At the time I wrote it, nearly zero awareness of numerical stability I must admit.
I have recently had a headlong crash-course in dealing with numerical stability in another context, so it would be good for me to revisit the package with that in mind.
Hi! Good point! But what about var from StatsBase? This is really just sum of squares… Do we need adjust StatsBase? What kind of algorithm could be prefered? (Welford? Weighted incremental? )
##### General central moment
function _moment2(v::RealArray, m::Real; corrected=false)
n = length(v)
s = 0.0
for i = 1:n
@inbounds z = v[i] - m
s += z * z
end
varcorrection(n, corrected) * s
end
Seems var work… Can you kindly provide more robust test?
using StatsBase
v = rand(1000000)
v2 = v .+ 1000_000_000
v3 = append!(copy(v2), v2)
tv = rand(8)
function var2(v)
M = v[1]
S = 0.0
N = length(v)
for k = 2:N
x = v[k]
Mn = M
M += (x - M) / k
S += (x - M) * (x - Mn)
end
return S / (N - 1)
end
function var3(v)
M = v[1]
S = 0.0
N = length(v)
for k = 2:N
x = v[k]
Mn = M
M = Mn + (x - Mn) / k
S = S + ((x - Mn) * (x - M) - S) / k
end
return S * N / (N - 1)
end
println("check: ", isapprox(var(tv), var2(tv)), " ", isapprox(var(tv), var3(tv)))
println("var: ", var(v) - var(v2), " ", var(v) - var(v3))
println("var2: ", var(v) - var2(v2), " ", var(v) - var2(v3))
println("var3: ", var(v) - var3(v2), " ", var(v) - var3(v3))

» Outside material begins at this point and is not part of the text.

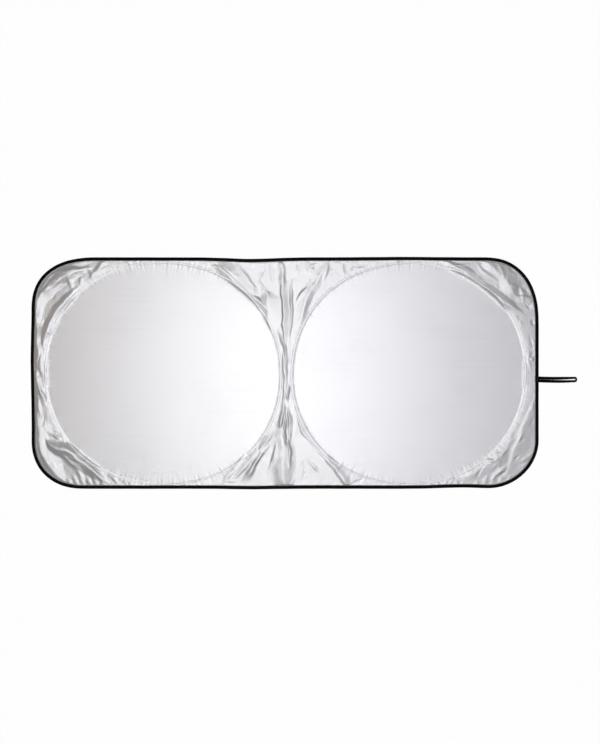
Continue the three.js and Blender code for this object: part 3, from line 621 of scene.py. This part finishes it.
def weldPatches(patches, centreHeight):
    # one set of points and faces for all patches, every face turned upward, and a fan in each disc
    vertices, faces, count = [], [], 0
    for grid, closed in patches:
        rows, columns = grid.shape[:2]
        vertices.append(grid.reshape(-1, 3))
        faces.append(gridFaces(rows, columns, False, closed) + count)
        count += rows * columns
    vertices, faces = np.concatenate(vertices), np.concatenate(faces)
    weldWithin = 1e-6
    key = np.round(vertices[:, :2] / weldWithin).astype(np.int64)
    _, first, index = np.unique(key, axis=0, return_index=True, return_inverse=True)
    index = index.ravel()
    rings = [index[sum(grid.shape[0] * grid.shape[1] for grid, _ in patches[:i]):][:patches[i][0].shape[1]]
             for i in range(len(hoops))]
    vertices, faces = vertices[first], index[faces]
    corner = vertices[faces][:, :, :2]
    one, two = corner[:, 2] - corner[:, 0], corner[:, 3] - corner[:, 1]
    faces = np.where((one[:, 0] * two[:, 1] > one[:, 1] * two[:, 0])[:, None], faces, faces[:, ::-1]).tolist()
    for hoop, ring in zip(hoops.values(), rings):
        inner = [ring]
        for share in discRings:
            flat = hoop["centre"] + (vertices[ring, :2] - hoop["centre"]) * share
            inner.append(np.arange(len(ring)) + len(vertices))
            vertices = np.concatenate((vertices, np.column_stack((flat, np.full(len(ring), centreHeight)))))
        for outer, nearer in zip(inner[:-1], inner[1:]):
            faces += np.stack((outer, np.roll(outer, -1), np.roll(nearer, -1), nearer), axis=1).tolist()
        vertices = np.concatenate((vertices, (np.append(hoop["centre"], centreHeight),)))
        faces += [(len(vertices) - 1, a, b) for a, b in zip(inner[-1], np.roll(inner[-1], -1))]
    return vertices, faces


def frontPanel():
    vertices, faces = weldPatches(clothPatches(faceLines, clothHeight), clothTop)
    piece = newObject("silver_cloth", vertices, faces)
    # share of slack cloth at each point: the silver material crumples the cloth there and darkens its colour
    # as painted shade
    slack = smooth(slackCloth["shadeAndCrumpleFrom"], slackCloth["shadeAndCrumpleTo"], nearestHoop(vertices[:, :2])[0])
    attribute = piece.data.attributes.new("slack", "FLOAT", "POINT")
    attribute.data.foreach_set("value", slack.astype(np.float32))
    print("silver face of the cloth:", len(faces), "faces")
    return piece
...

Try sampling uniform on 0 to max float value. Try sampling from a t dist with 2 degrees of freedom. Try sampling from a t dist with 2 dof and center at half max float. Try sampling from a distribution where variance is something like 4x machine epsilon for center of 1/16 max float…
I made some experiments, and in the worst case when variable is exp.(rand(Uniform(1,log(prevfloat(typemax(Float64)))), 10000000)) we have Inf for var and var2 ; NaN for var3.
Try sampling from a distribution where variance is something like 4x machine epsilon for center of 1/16 max float
For this, I have Inf for var and 0.0 for var2 and var3
So for var2 and var3 - these are appropriate results, but Inf for var is discussible.